Mark Noll and others have noted that world Christianity has taken on a new shape with large sending bases now in Latin America, Africa, and Asia. What effects might this have on pioneer missions of the sort To Every Tribe does? Are you recruiting at all from outside the USA?
The missionary task is not an American effort; and these days, missionaries from the West are among the least effective in the remaining rough and tough places of the world. Pioneer church planting is grueling work and it will not be accomplished over the long haul by soft, fearful, risk-avoiding missionaries. I praise God that he is raising up fully abandoned, martyr witnesses from 2nd and 3rd world peoples; and we want to work with them.
The effect of this cross-cultural work force will only have a positive effect on To Every Tribe. We want to learn how to maximize multi-cultural church planting teams with our brothers from other countries. We want to be on the aggressive front-line of helping them to organize and mobilize for the nations. In our own Center For Pioneer Church Planting, I see near-future multi-cultural partnerships and church planting teams consisting of American, Canadian, Australian, Mexican and Papua New Guinean believers.

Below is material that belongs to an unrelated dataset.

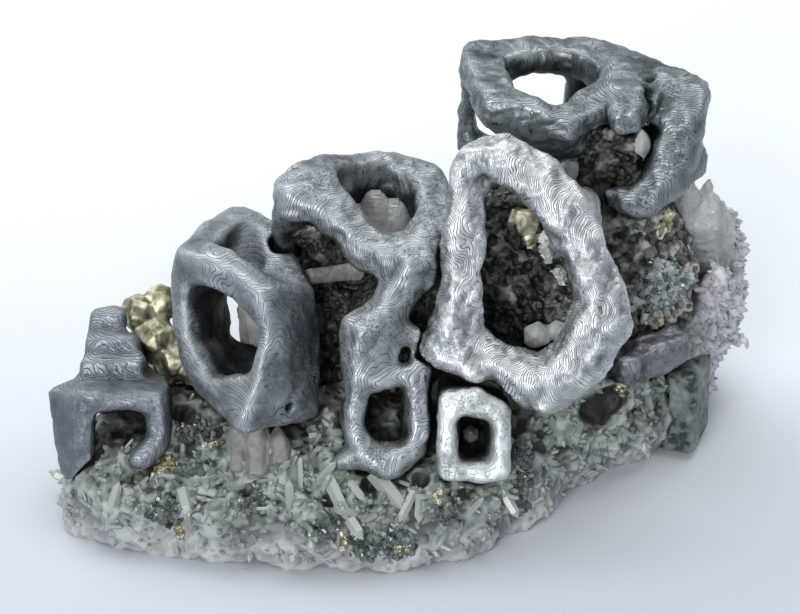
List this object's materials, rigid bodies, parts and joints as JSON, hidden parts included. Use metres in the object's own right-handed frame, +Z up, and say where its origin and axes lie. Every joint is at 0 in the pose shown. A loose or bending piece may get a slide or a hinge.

Part of our vision is to establish missionary training bases in PNG and Mexico in order to launch these church planting teams in the fastest, most contextually relevant and cost effective ways that we can.
Thanks again for your time and your important work.
Thank you, brother, for your interest in our ministry. I pray God’s best blessings on your family and your good work for the gospel. Let’s reconvene for a third conversation sometime.